**Task to carry out**
Output the lines below exactly, please, from the first line until the line with "its rounded corners.", counting both.

**Supplied entries**

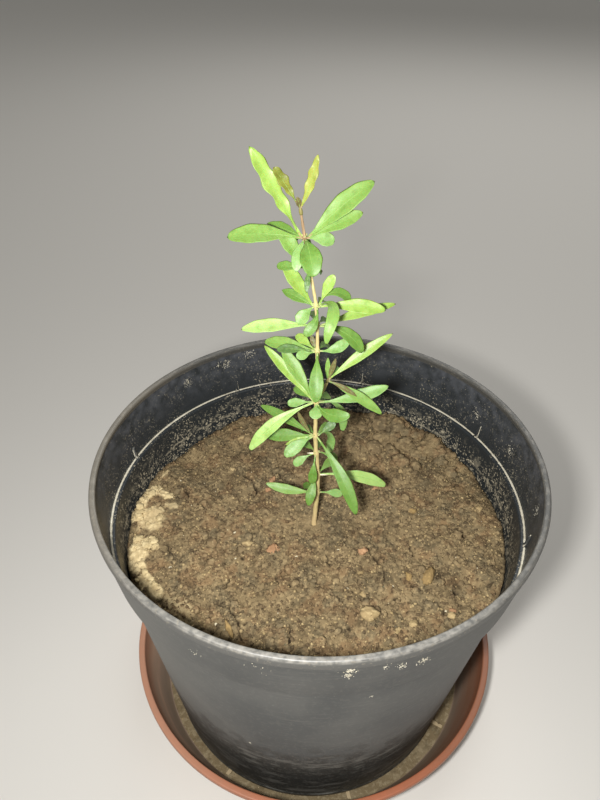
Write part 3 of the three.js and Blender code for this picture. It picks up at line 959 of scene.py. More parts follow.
@dataclass
class Saucer:
    """The deep dish under the pot, with a lip, low ribs on its floor and dried mud on it."""

    radius: float = 127
    height: float = 43
    lip_width: float = 4.2
    lip_depth: float = 4
    wall: float = 2
    floor: float = 2.4
    floor_radius: float = 109
    heel: float = 4
    fillet: float = 3
    shift: Pair = (-1.5, 2.8)
    ribs: int = 8
    rib_size: Triple = (28, 2.6, 1.2)
    rib_radius: float = 94
    rib_phase: float = 14
    segments: int = 192
    mud_start: float = 78
    crumbs: int = 420
    seed: int = 58

    def build_dish(self) -> Object:
        """Turns the dish, whose profile holds its lip, two shallow steps in its wall and its rounded corners.

        Returns:
            The dish.
        """
        inside = self.radius - self.lip_width
        under_lip = self.height - self.lip_depth
        slope = (inside - self.floor_radius) / (under_lip - self.floor)
        steps = [
            (self.floor_radius + slope * (height - self.floor) - inset, height)
            for height, inset in ((28, 0), (26, 0.35), (16, 0), (14, 0.35))
        ]
        profile = [
            (self.floor_radius - 30, 0),
            (self.floor_radius - self.heel, 0, 1.2),
            (self.floor_radius + self.wall, self.heel, 2),
            (inside + self.wall, under_lip, 0.8),
            (self.radius, under_lip, 0.8),
            (self.radius, self.height, 1.1),
            (inside, self.height, 1.1),
            (inside - 0.8, under_lip, 0.6),
            *steps,
            (self.floor_radius + 0.5, self.floor + 1, 2.4),
            (self.floor_radius - self.fillet, self.floor, 1.4),
            (self.floor_radius - 30, self.floor),
        ]
        dish = turned("saucer_dish", [*rounded(profile), (AXIS, self.floor)], self.segments)
        smooth(dish)
        return dish

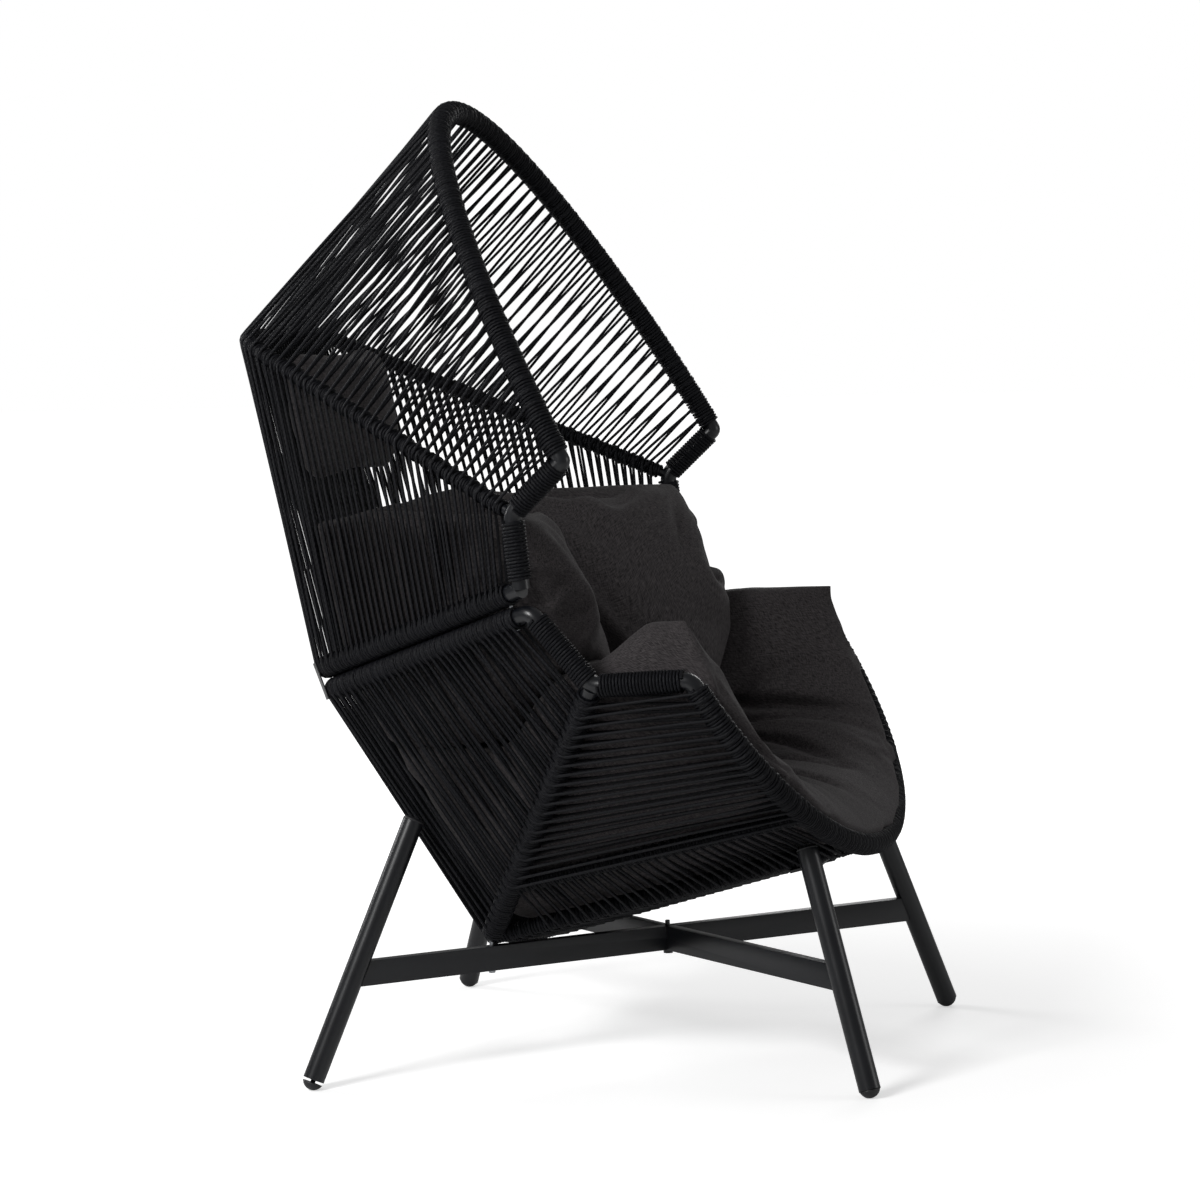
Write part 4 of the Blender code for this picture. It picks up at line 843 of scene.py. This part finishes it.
def vertex_places(mesh):
    """The vertices of a mesh as an array."""
    places = np.zeros(len(mesh.vertices) * 3)
    mesh.vertices.foreach_get("co", places)
    return places.reshape(-1, 3)


def eased(mesh, places, rounds, share=0.5):
    """Soften small puckers: each point moves part of the way to the middle of its neighbours."""
    pairs = np.zeros(len(mesh.edges) * 2, dtype=int)
    mesh.edges.foreach_get("vertices", pairs)
    first, second = pairs.reshape(-1, 2).T
    count = np.bincount(pairs, minlength=len(places))[:, None]
    for _ in range(rounds):
        total = np.zeros_like(places)
        np.add.at(total, first, places[second])
        np.add.at(total, second, places[first])
        places = places + (total / count - places) * share
    return places


def fitted(mesh, columns, rows, sizes, squareness):
    """Scale a filled cover to its finished sizes, and straighten its drawn-in edges."""
    places = eased(mesh, vertex_places(mesh), 1)
    low, high = places.min(0), places.max(0)
    places = (places - (low + high) / 2) / (high - low) * 2
    face_count = (rows + 1) * (columns + 1)
    front = places[:face_count].reshape(rows + 1, columns + 1, 3)
    straight = front.copy()
    left, right, bottom, top = front[:, :1, 0], front[:, -1:, 0], front[:1, :, 1], front[-1:, :, 1]
    straight[:, :, 0] = (front[:, :, 0] - left) / (right - left) * 2 - 1
    straight[:, :, 1] = (front[:, :, 1] - bottom) / (top - bottom) * 2 - 1
    shift = (straight - front) * squareness
    places[:face_count] += shift.reshape(-1, 3)
    places[face_count:] += shift[1:-1, 1:-1].reshape(-1, 3)
    return places * np.array(sizes) / 2


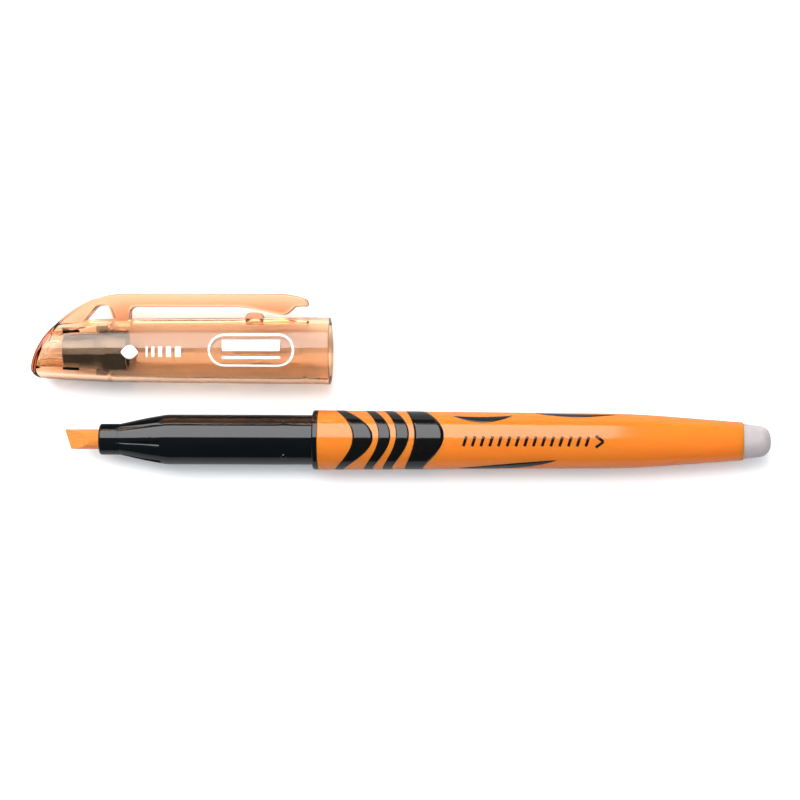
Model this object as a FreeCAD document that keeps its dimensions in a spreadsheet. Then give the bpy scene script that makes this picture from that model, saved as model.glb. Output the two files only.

**Written solution**
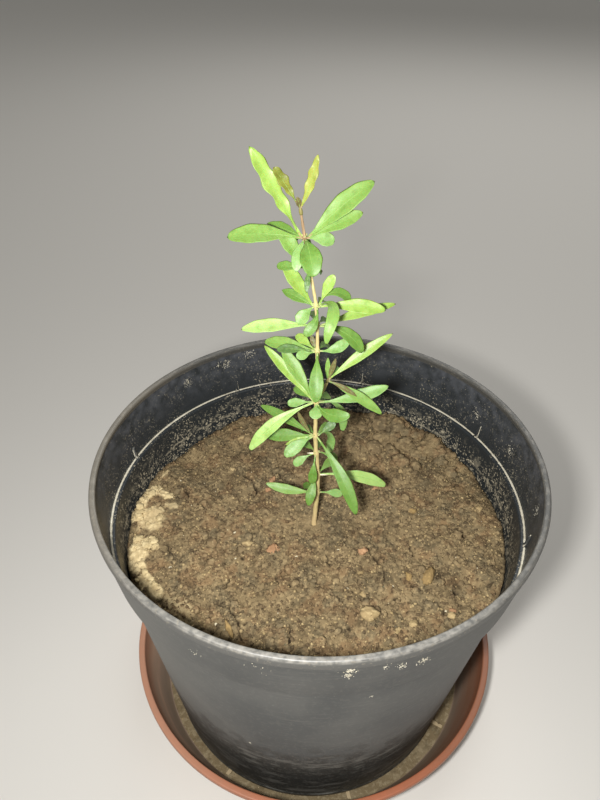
Write part 3 of the three.js and Blender code for this picture. It picks up at line 959 of scene.py. More parts follow.
@dataclass
class Saucer:
    """The deep dish under the pot, with a lip, low ribs on its floor and dried mud on it."""

    radius: float = 127
    height: float = 43
    lip_width: float = 4.2
    lip_depth: float = 4
    wall: float = 2
    floor: float = 2.4
    floor_radius: float = 109
    heel: float = 4
    fillet: float = 3
    shift: Pair = (-1.5, 2.8)
    ribs: int = 8
    rib_size: Triple = (28, 2.6, 1.2)
    rib_radius: float = 94
    rib_phase: float = 14
    segments: int = 192
    mud_start: float = 78
    crumbs: int = 420
    seed: int = 58

    def build_dish(self) -> Object:
        """Turns the dish, whose profile holds its lip, two shallow steps in its wall and its rounded corners.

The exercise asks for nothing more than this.